Santos is a formidable pianist, and his own performances of his piano music can be stunning. My favorite Santos piano work is a piece called ‘Buchalaroz by Night,’ which I heard at an informal gathering one evening. It begins with a short line played over and over, but soon the line begins to grow. New notes are attached to the beginning of the phrase or the end, or inserted in the middle. Gradually the harmony becomes more lush, the range begins to spread over the whole keyboard, the pianistic style begins to reflect Chopin, or perhaps Rachmaninoff, and even accuracy is occasionally sacrificed in favor of the emotional sweep. Eventually the phrase is so long that you can no longer keep track of the additions and changes, and so sensual that you no longer want to.

‘Gar y Gos’ involves passions of a different sort. This is a theater piece for flute and piano, which Santos played at Carnegie Recital Hall with flutist Barbara Held, and it’s a kind of love story. At this performance, Held sometimes sat on the bench 1980/harry-bertoias-metallic-wonderland to the pianist, playing her flute very sweetly while Santos sang to her, and sometimes they were a less blissful couple. At one point they even stomped out angry rhythms at each other with their feet. I sensed that this newly composed work has autobiographical sources. But it captures the essence of such matters in a general way, and it does so in a mere 10 or 15 minutes.

Other Santos pieces could be considered sound poems, and several of these were included on the Experimental Intermedia program on Center Street. ‘La boqueta amplificada’ translates as ‘the amplified little mouth,’ and that is an appropriate description, for the piece consists solely of mouth sounds. Using a microphone, and no voiced sounds at all, Santos inhales, exhales, breathes, whooshes, kisses, lips, tongues, and sputters his way through this remarkably sensual little piece. ‘To-ca-ti-co-to-ca-ta’ takes a more rhythmic direction, with speedy tongue work and lots of energy.

‘Avigno 79’ and ‘Cant energetic’ are at least as passionate. In these short pieces, Santos works without a microphone, projecting fast sequences of nonverbal sounds quite loudly, while he swings and sways and sweats profusely. Occasionally, however, he stands silently, shifting to a pure movement vocabulary of rhythmic facial twitches, which are sometimes quite amusing.

Several of Santos’s short films were shown that same night. ‘Peca per a quatre pianos’ begins quite innocently with Santos sitting at a grand piano playing music that is modal, energetic, and repetitive. Soon, however, the pianist gets up and walks away. Of course, we expect the music to stop, but the sound track continues as if the piano were playing itself. The camera shifts slightly and we see Santos begin a second part on a second piano. Eventually he sits down at a third piano and a fourth piano, and the four-track music becomes quite dense. The movie ends, drolly, with the pianist walking off the screen. All four pianos continue. Without him.
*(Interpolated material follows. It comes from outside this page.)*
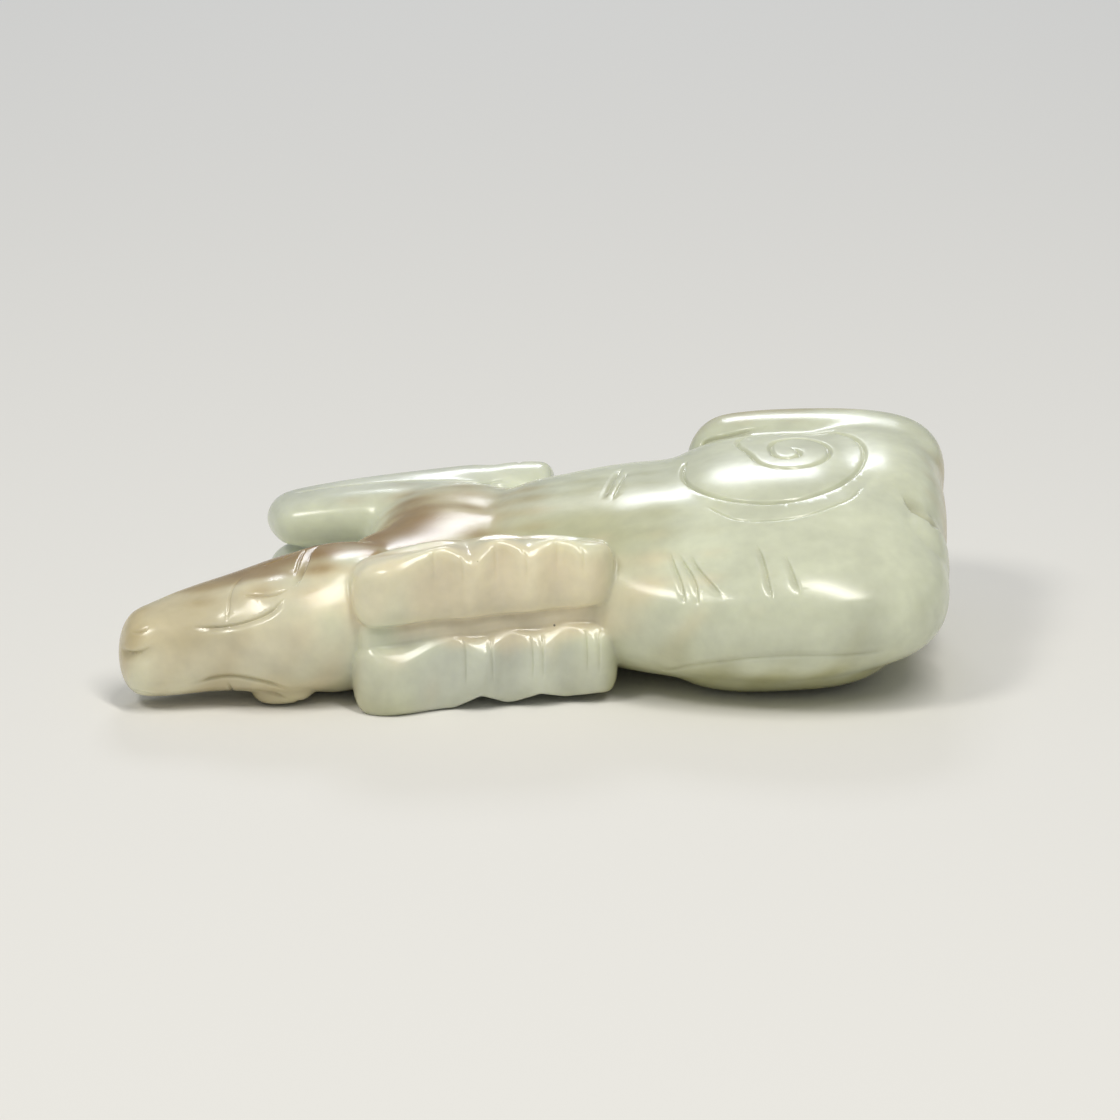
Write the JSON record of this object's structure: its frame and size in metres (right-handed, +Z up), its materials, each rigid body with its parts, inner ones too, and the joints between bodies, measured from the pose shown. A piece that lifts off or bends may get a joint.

‘Divertiment’ involves four musicians on the stage of a large concert hall. They are dressed in tails and are seated at music stands in a string quartet arrangement. But they have no instruments. Instead, they deliver their music in speaking voices. ‘La re sol fa mi’ says one. ‘Faaaaa sol sol la,’ shouts another. Their voices are quite rhythmic, and although they are indifferent to pitch, they seem anxious to make the most sensitive dynamic shadings and tempo nuances they can. Gradually you realize they are reading an actual piece of music, and if you are familiar with the score, which happens to be the Mozart ‘Divertimento in D major,’ it is not too difficult to remember what the strains sound like in their original orchestration. A third film, which I understand is currently receiving a commercial run in Barcelona, has a long title of musical syllables. These syllables define all 36 pitches of a driving 12-count theme that Santos plays on the piano some 30 or 40 times throughout the film. This music does not change at all, so far as I can tell, but the visual image does. With every new repetition of the musical phrase, the film cuts to show the pianist in yet another costume. Now he is a transvestite, now a Wagnerian character, now a frogman. He sits at the piano the whole time, and the camera angle is as steady as the music. Only the costumes change.

It is not surprising that Santos comes up with different kinds of ideas, depending on whether he is creating instrumental music, sound poetry, or films. Still, I have little trouble finding connections. There is a certain modesty in all of his products, none of which are very long. Everything contains some degree of humor. Regardless of his medium, he limits his materials, repeats a lot, and generally employs minimalist techniques. But most important, most essential, his statements are always passionate in one way or another. If ‘passionate minimalism’ really is a contradiction in terms, it is only because the terms were coined without taking Carles Santos into account.